- SHORT EXERCISE: Find the lines of data that contain the string "attach", then list them.

- INFORMATION PROVIDED:
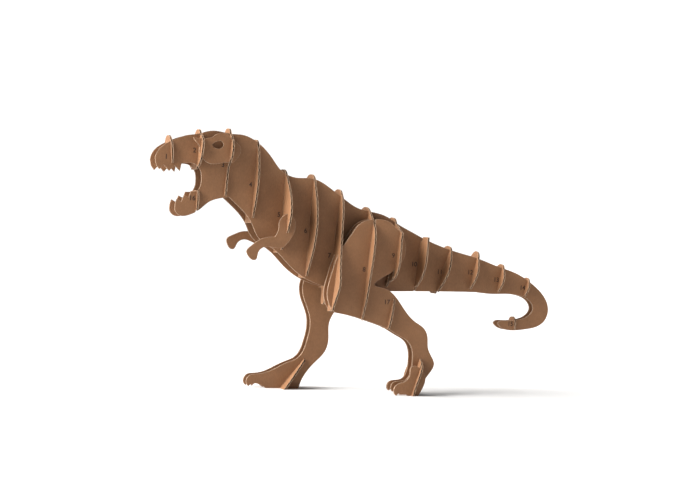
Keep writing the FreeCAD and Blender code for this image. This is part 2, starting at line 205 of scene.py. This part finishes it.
def body_path(side, low_x, high_x):
    """The same along a bent body plate, seen from above."""
    count = math.ceil((high_x - low_x) / FLUTE_PITCH * FLUTE_STEPS)
    path = []
    for index in range(count + 1):
        x = low_x + (high_x - low_x) * index / count
        past = min(max(x - CENTRE_SHIFT + BEND_RUN, 0.0), 2 * BEND_RUN)
        beyond = max(x - CENTRE_SHIFT - BEND_RUN, 0.0)
        inwards = PLATE_SLOPE * (past ** 2 / (4 * BEND_RUN) + beyond)
        slope = PLATE_SLOPE * past / (2 * BEND_RUN)
        normal = Vector((slope, side, 0)).normalized()
        path.append((Vector((x, side * (PLATE_Y - inwards), 0)), normal, x - low_x))
    return path


def body_plate_run(name):
    """(path, across) of a body plate: the waves run along the body, each flute upwards."""
    low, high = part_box(name)
    side = -1 if name.endswith("left") else 1
    path = body_path(side, low.x - MARGIN, high.x + MARGIN)
    path = [(point + Vector((0, 0, low.z - MARGIN)), normal, distance)
            for point, normal, distance in path]
    return path, Vector((0, 0, high.z - low.z + 2 * MARGIN))


def side_board_run(name):
    """(path, across) of a flat board that is parallel to the middle plane."""
    low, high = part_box(name)
    start = Vector((low.x - MARGIN, (low.y + high.y) / 2, low.z - MARGIN))
    path = straight_path(start, Vector((1, 0, 0)), Vector((0, 1, 0)),
                         high.x - low.x + 2 * MARGIN)
    return path, Vector((0, 0, high.z - low.z + 2 * MARGIN))


def rib_normal(node):
    """The normal of a rib's large faces, towards the tail."""
    normal = max(node.data.polygons, key=lambda face: face.area).normal.copy()
    return normal if normal.x > 0 else -normal


def rib_run(name, node):
    """(path, across) of a rib, which leans in its own plane."""
    low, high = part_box(name)
    normal = rib_normal(node)
    up = normal.cross(Vector((0, 1, 0)))
    up = up if up.z > 0 else -up
    points = [vertex.co for vertex in node.data.vertices]
    heights = [point.dot(up) for point in points]
    depths = [point.dot(normal) for point in points]
    middle = normal * ((min(depths) + max(depths)) / 2)
    foot = middle + up * (min(heights) - MARGIN) + Vector((0, low.y - MARGIN, 0))
    tall = max(heights) - min(heights) + 2 * MARGIN
    wide = high.y - low.y + 2 * MARGIN
    if name in UPRIGHT_FLUTES:
        return straight_path(foot, Vector((0, 1, 0)), normal, wide), up * tall
    return straight_path(foot, up, normal, tall), Vector((0, wide, 0))


def flute_run(name, node):
    """(path, across) for a board's wavy paper: where the waves go, and along each flute."""
    if name.startswith("body_plate"):
        return body_plate_run(name)
    if name.startswith(("leg", "arm", "eye", "toe")):
        return side_board_run(name)
    return rib_run(name, node)


# ---------------------------------------------------------------- corrugated board

def mesh_object(name, mesh):
    made = bpy.data.objects.new(name, mesh)
    bpy.context.scene.collection.objects.link(made)
    return made


def finished_mesh(name, work, papers):
    """A mesh with the papers as its materials, from a bmesh that isn't needed any more."""
    mesh = bpy.data.meshes.new(name)
    work.to_mesh(mesh)
    work.free()
    for paper in papers:
        mesh.materials.append(paper)
    return mesh


def welded_copy(node, name, flat, papers):
    """The CAD board as one closed mesh, with its large faces and its cut edges told apart."""
    work = bmesh.new()
    work.from_mesh(node.data)
    bmesh.ops.remove_doubles(work, verts=work.verts, dist=1e-7)
    mesh = finished_mesh(name, work, papers)
    mesh.attributes.remove(mesh.attributes["custom_normal"])
    for face in mesh.polygons:
        face.material_index = SKIN if abs(face.normal.dot(flat)) > CUT_EDGE else CUT
    return mesh_object(name, mesh)


def ribbon(name, path, across, low, high, papers):
    """A closed ribbon along a path of (point, normal, distance) between two offsets.

    low and high give the offsets along the normal from the distance along the path, and
    across is the vector from one side of the ribbon to the other.
    """
    work = bmesh.new()
    rings = []
    for point, normal, distance in path:
        inner = point + normal * low(distance)
        outer = point + normal * high(distance)
        corners = (inner, outer, outer + across, inner + across)
        rings.append([work.verts.new(corner) for corner in corners])
    for ring, following in zip(rings, rings[1:]):
        for corner in range(4):
            turn = (corner + 1) % 4
            work.faces.new((ring[corner], ring[turn], following[turn], following[corner]))
    work.faces.new(rings[0][::-1])
    work.faces.new(rings[-1])
    bmesh.ops.recalc_face_normals(work, faces=work.faces)
    for face in work.faces:
        # the faces left inside the board take the darkened flute paper, a painted shade
        face.material_index = SHADED_INSIDE
    return mesh_object(name, finished_mesh(name, work, papers))


def cut_with(board, tool, operation):
    """The board's mesh after a boolean with the tool, as a new mesh."""
    modifier = board.modifiers.new("cut", "BOOLEAN")
    modifier.operation = operation
    modifier.object = tool
    modifier.solver = "MANIFOLD"
    graph = bpy.context.evaluated_depsgraph_get()
    mesh = bpy.data.meshes.new_from_object(board.evaluated_get(graph))
    board.modifiers.remove(modifier)
    return mesh


def flute_wave(distance):
    """Offset of the wavy paper's middle, at a distance along its path."""
    reach = HALF_BOARD - LINER - FLUTE_PAPER / 2
    return reach * math.sin(2 * math.pi * distance / FLUTE_PITCH)


def corrugated(name, node):
    """Replaces one CAD board with its two liners and the wavy paper between them."""
    path, across = flute_run(name, node)
    rib = name.startswith(("rib", "knee", "foot"))
    papers = (liner_rib if rib else liner_side, highlit_cut_paper, shaded_flute_paper)
    core = HALF_BOARD - LINER
    solid = welded_copy(node, "solid_" + name, path[0][1], papers)
    gap = ribbon("gap", path, across, lambda d: -core, lambda d: core, papers)
    wave = ribbon("wave", path, across,
                  lambda d: flute_wave(d) - FLUTE_PAPER / 2 - CREST_OVERLAP,
                  lambda d: flute_wave(d) + FLUTE_PAPER / 2 + CREST_OVERLAP, papers)
    work = bmesh.new()
    work.from_mesh(cut_with(solid, gap, "DIFFERENCE"))
    work.from_mesh(cut_with(solid, wave, "INTERSECT"))
    mesh = finished_mesh("board_" + name, work, papers)
    mesh.shade_smooth()
    mesh.set_sharp_from_angle(angle=CRISP)
    for tool in (solid, gap, wave):
        bpy.data.objects.remove(tool)
    board = mesh_object("board_" + name, mesh)
    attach(board, NODE_BODY[name])
    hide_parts(name)


for node_name, node_object in frame["nodes"].items():
    corrugated(node_name, node_object)


# ---------------------------------------------------------------- slot numbers

MARK_SIZE = 6.4 * MM
MARK_STROKE = 0.14 * MM      # how much bolder than the plain font
MARK_DEPTH = 0.02 * MM       # how far a number stands out from its board
MARK_BACK = 5.0 * MM         # a number stands this far ahead of the middle of its rib
MARK_UP = 0.45               # and this far up the rib's height
MARK_UP_OWN = {"rib_01_snout": 0.22, "rib_16_lower_jaw": 0.6, "knee_rib": 0.86}
LEG_RIBS = ("rib_08_hip", "rib_09_rump", "knee_rib")   # their numbers are on the legs


def numeral(text, place, outward, name):
    """A small scorched number that lies flat on a board's outer face, which faces outward."""
    curve = bpy.data.curves.new(name, "FONT")
    curve.body = text
    curve.size = MARK_SIZE
    curve.extrude = MARK_DEPTH
    curve.offset = MARK_STROKE
    curve.align_x = "CENTER"
    curve.align_y = "CENTER"
    written = bpy.data.objects.new(name + "_text", curve)
    bpy.context.scene.collection.objects.link(written)
    graph = bpy.context.evaluated_depsgraph_get()
    mesh = bpy.data.meshes.new_from_object(written.evaluated_get(graph))
    bpy.data.objects.remove(written)
    up = Vector((0, 0, 1))
    facing = Matrix((up.cross(outward), up, outward)).transposed().to_4x4()
    mesh.transform(Matrix.Translation(place) @ facing)
    mesh.materials.clear()
    mesh.materials.append(ink)
    mark = mesh_object(name, mesh)
    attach(mark, "frame")


def outer_face(rib, side, hand, x):
    """(y, direction) of the outer face that the rib's number lies on."""
    if rib in LEG_RIBS:
        low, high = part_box("leg_" + hand + "_outer")
        return (low.y if side < 0 else high.y), Vector((0, side, 0))
    point, normal, _ = body_path(side, x, x + FLUTE_PITCH)[0]
    return (point + normal * HALF_BOARD).y, normal


def slot_numbers():
    """Each rib's number beside its slot, on both sides of the model."""
    ribs = sorted(name for name in frame["nodes"] if name.startswith("rib"))
    for count, rib in enumerate(ribs + ["knee_rib"], start=1):
        for side, hand in ((-1, "left"), (1, "right")):
            low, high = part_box(rib if rib.startswith("rib") else rib + "_" + hand)
            x = (low.x + high.x) / 2 - MARK_BACK
            z = low.z + (high.z - low.z) * MARK_UP_OWN.get(rib, MARK_UP)
            y, outward = outer_face(rib, side, hand, x)
            numeral(str(count), Vector((x, y, z)), outward, "number_" + rib + "_" + hand)


slot_numbers()


# ---------------------------------------------------------------- studio

LIGHT_COLOUR = (1.0, 0.985, 0.965)

# name: the direction that the light stands in, its power, and its width in degrees
SUNS = {"key": ((-0.8, -0.05, 0.6), 5.6, 34),
        "back": ((-0.5, 0.5, 0.7), 1.4, 34),
        "low_front": ((-0.95, -0.3, 0.1), 2.3, 26),
        "low_back": ((-0.98, 0.1, 0.12), 2.4, 26)}

BACKDROP = 1.1                              # brightness that the camera sees
AMBIENT = (0.06, 0.42)                      # weakest and strongest light from all round
AMBIENT_FROM = Vector((-0.15, 0.58, 0.8))   # it is strongest from this way

FLOOR_REACH = 30             # metres from the middle to each edge
FLOOR_DROP = 0.02 * MM       # the floor lies this far below the feet

CAMERA_TURN = math.radians(20)     # from square to the left side, round towards the head
CAMERA_ROLL = math.radians(2.8)
CAMERA_DISTANCE = 1.4
CAMERA_AIM = Vector((-9.55 * MM, 0, 141 * MM))
LENS = 72                          # on a sensor 36 wide


def soft_sun(name, stands, power, spread):
    """A wide, soft light from far away, that stands in the given direction."""
    data = bpy.data.lights.new(name, "SUN")
    data.energy = power
    data.angle = math.radians(spread)
    data.color = LIGHT_COLOUR
    sun = bpy.data.objects.new(name, data)
    sun.rotation_euler = Vector(stands).to_track_quat("Z", "Y").to_euler()
    bpy.context.scene.collection.objects.link(sun)


def studio_world():
    """A white backdrop, whose light is weaker from the front and right than from behind."""
    world = bpy.data.worlds.new("studio")
    world.use_nodes = True
    nodes = world.node_tree.nodes
    links = world.node_tree.links
    backdrop = nodes["Background"]
    backdrop.inputs["Color"].default_value = (1, 1, 1, 1)
    backdrop.inputs["Strength"].default_value = BACKDROP

    direction = nodes.new("ShaderNodeTexCoord")
    facing = nodes.new("ShaderNodeVectorMath")
    facing.operation = "DOT_PRODUCT"
    facing.inputs[1].default_value = AMBIENT_FROM
    strength = nodes.new("ShaderNodeMapRange")
    strength.inputs["From Min"].default_value = -1.0
    strength.inputs["From Max"].default_value = 1.0
    strength.inputs["To Min"].default_value = AMBIENT[0]
    strength.inputs["To Max"].default_value = AMBIENT[1]
    ambient = nodes.new("ShaderNodeBackground")
    links.new(direction.outputs["Generated"], facing.inputs[0])
    links.new(facing.outputs["Value"], strength.inputs["Value"])
    links.new(strength.outputs["Result"], ambient.inputs["Strength"])

    seen = nodes.new("ShaderNodeLightPath")
    choose = nodes.new("ShaderNodeMixShader")
    links.new(seen.outputs["Is Camera Ray"], choose.inputs[0])
    links.new(ambient.outputs["Background"], choose.inputs[1])
    links.new(backdrop.outputs["Background"], choose.inputs[2])
    links.new(choose.outputs["Shader"], nodes["World Output"].inputs["Surface"])
    return world


def pale_floor():
    material = bpy.data.materials.new("pale_floor")
    material.use_nodes = True
    shader = material.node_tree.nodes["Principled BSDF"]
    shader.inputs["Base Color"].default_value = (0.8, 0.8, 0.8, 1)
    shader.inputs["Roughness"].default_value = 0.9
    corners = [(-FLOOR_REACH, -FLOOR_REACH, 0), (FLOOR_REACH, -FLOOR_REACH, 0),
               (FLOOR_REACH, FLOOR_REACH, 0), (-FLOOR_REACH, FLOOR_REACH, 0)]
    mesh = bpy.data.meshes.new("floor")
    mesh.from_pydata(corners, [], [(0, 1, 2, 3)])
    mesh.materials.append(material)
    floor = mesh_object("floor", mesh)
    floor.location.z = -FLOOR_DROP


def level_camera():
    """A camera at the height of the body's middle, looking level and rolled a little."""
    data = bpy.data.cameras.new("camera")
    data.sensor_width = 36
    data.lens = LENS
    data.clip_start = 0.05
    data.clip_end = 100
    camera = bpy.data.objects.new("camera", data)
    bpy.context.scene.collection.objects.link(camera)
    forward = Vector((math.sin(CAMERA_TURN), math.cos(CAMERA_TURN), 0))
    camera.location = CAMERA_AIM - forward * CAMERA_DISTANCE
    camera.rotation_mode = "QUATERNION"
    level = forward.to_track_quat("-Z", "Y")
    camera.rotation_quaternion = level @ Matrix.Rotation(CAMERA_ROLL, 3, "Z").to_quaternion()
    return camera


for sun_name, settings in SUNS.items():
    soft_sun(sun_name, *settings)
bpy.context.scene.world = studio_world()
pale_floor()
bpy.context.scene.camera = level_camera()
bpy.context.scene.view_settings.view_transform = "Standard"
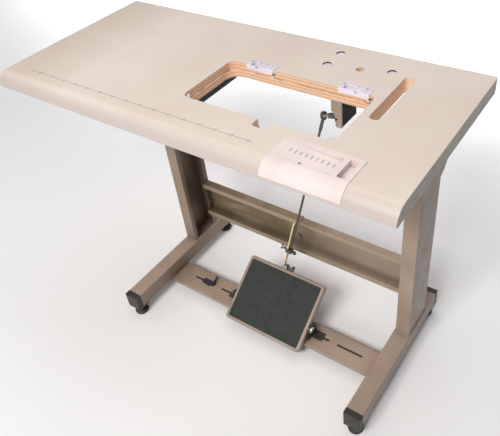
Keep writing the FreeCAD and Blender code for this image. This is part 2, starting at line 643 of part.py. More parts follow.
def make_rod_lug():
    """Bracket under the pedal's far edge: one ear carries the rod's ball pin, the other is free."""
    parts = [block(LUG_X, LUG_X + LUG_WIDTH, LUG_START, LUG_REACH, PEDAL_SKIRT - 3, PEDAL_SKIRT)]
    for x in (LUG_X, LUG_X + LUG_WIDTH - EAR_PLATE):
        parts.append(rod_x(EAR_RADIUS, x, x + EAR_PLATE, LUG_REACH, LUG_HEIGHT))
        parts.append(block(x, x + EAR_PLATE, PEDAL_REAR + 1.5, LUG_REACH + EAR_RADIUS, PEDAL_SKIRT - 3,
                           LUG_HEIGHT))
    far_hole = rod_x(2.6, LUG_X + 12, LUG_X + 30, LUG_REACH, LUG_HEIGHT)
    rivets = []
    for x in (LUG_X + 7, LUG_X + 17):
        rivets.append(rod_z(3.5, PEDAL_SKIRT - 5, PEDAL_SKIRT - 2, x, LUG_START + 9))
    lug = to_pedal(join(join(*parts).cut(far_hole), *rivets))
    neck_length = PEDAL_CENTRE_X + LUG_X + 1 - EYE_CENTRE.x
    neck = Part.makeCylinder(1.9, neck_length, EYE_CENTRE, Vector(1, 0, 0))
    save("pedal_rod_lug", join(lug, neck, Part.makeSphere(PIN_BALL, EYE_CENTRE)))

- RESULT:
    attach(board, NODE_BODY[name])
    attach(mark, "frame")